Data Product Hub allows data users to own the entire data product lifecycle, from the onboarding to the retirement of a data product. With Data Product Hub, data consumers can quickly discover and use data across domains, without worrying about compliance, security and data quality.
Learn more about how Data Product Hub simplifies the onboarding, sharing, discovery and delivery of reusable data products, no matter where the data resides by reading the blog.
It is well known that a robust data strategy is critical to AI implementations. Organizations require reliable data for robust AI models and accurate insights. However, the current technology landscape presents unparalleled data quality challenges. Gartner reports that through 2025, 30% of generative AI projects will be abandoned after proof of concept due to poor data quality (link resides outside ibm.com). As organizations embrace generative AI to transform business decision-making, the quality of data used in AI will be a crucial determinant of success.
Organizations can help ensure the quality of their data and help break down data silos by implementing a data fabric architecture. IBM’s data fabric provides organizations with a trusted data foundation, enabling clients to automate data discovery, enrichment and protection with our data governance and quality capabilities, employing various data integration styles to deliver reliable data for AI workflows. This composable architecture allows IBM to meet clients wherever they are in their data journey.

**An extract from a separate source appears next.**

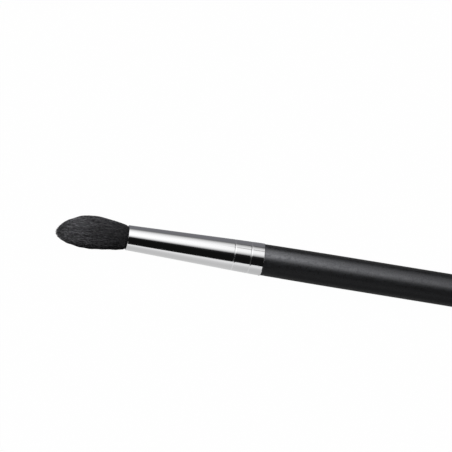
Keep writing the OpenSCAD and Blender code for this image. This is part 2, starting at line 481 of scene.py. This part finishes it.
class Wisp:
    """A gathering of strands: its place across the tuft, its tone, its waves and its length."""

    def __init__(self, chance, number):
        turn = number * GOLDEN_TURN
        self.out = around(turn)
        self.side = Vector((0, -math.sin(turn), math.cos(turn)))
        self.place = math.sqrt((number + 0.5) / WISPS) * self.out
        self.tone = chance.choices(list(TONES), TONE_SHARES)[0]
        self.longer = chance.gauss(0, WISP_UNEVEN)
        self.rise = chance.uniform(*WISP_RISE)
        self.sway = chance.uniform(*WISP_SWAY)
        self.wave = chance.uniform(*WISP_WAVE)
        self.phases = chance.uniform(0, TURN), chance.uniform(0, TURN)

    def waver(self, u):
        """How far the wisp's waves carry it from its straight way."""
        rise = self.rise * math.sin(self.phases[0] + TURN * u / self.wave)
        sway = self.sway * math.sin(self.phases[1] + TURN * u / self.wave)
        return eased(u / WISP_HELD) * (rise * self.out + sway * self.side)


def ring_places(start, end):
    """Distances from the mouth at which a strand's rings stand, closer together at the ferrule's lip."""
    places = [-ROOT_REACH, 0, LIP_REACH] if start < 0 else [start]
    first = places[-1]
    count = max(FEWEST_RINGS, round((end - first) / RING_SPACING))
    return places + [first + (end - first) * (i + 1) / count for i in range(count)]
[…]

One of the vehicles through which IBM helps customers build a data fabric architecture is Cloud Pak for Data. With the release of IBM Cloud Pak for Data 5.0 and the new features, specifically Immersive Experience, Remote Data Planes, Relationship Explorer and Data Product Hub, along with the rest of the components of the IBM Data Fabric architecture, customers can optimize their modern data workloads and scale analytics and AI with prepared quality data.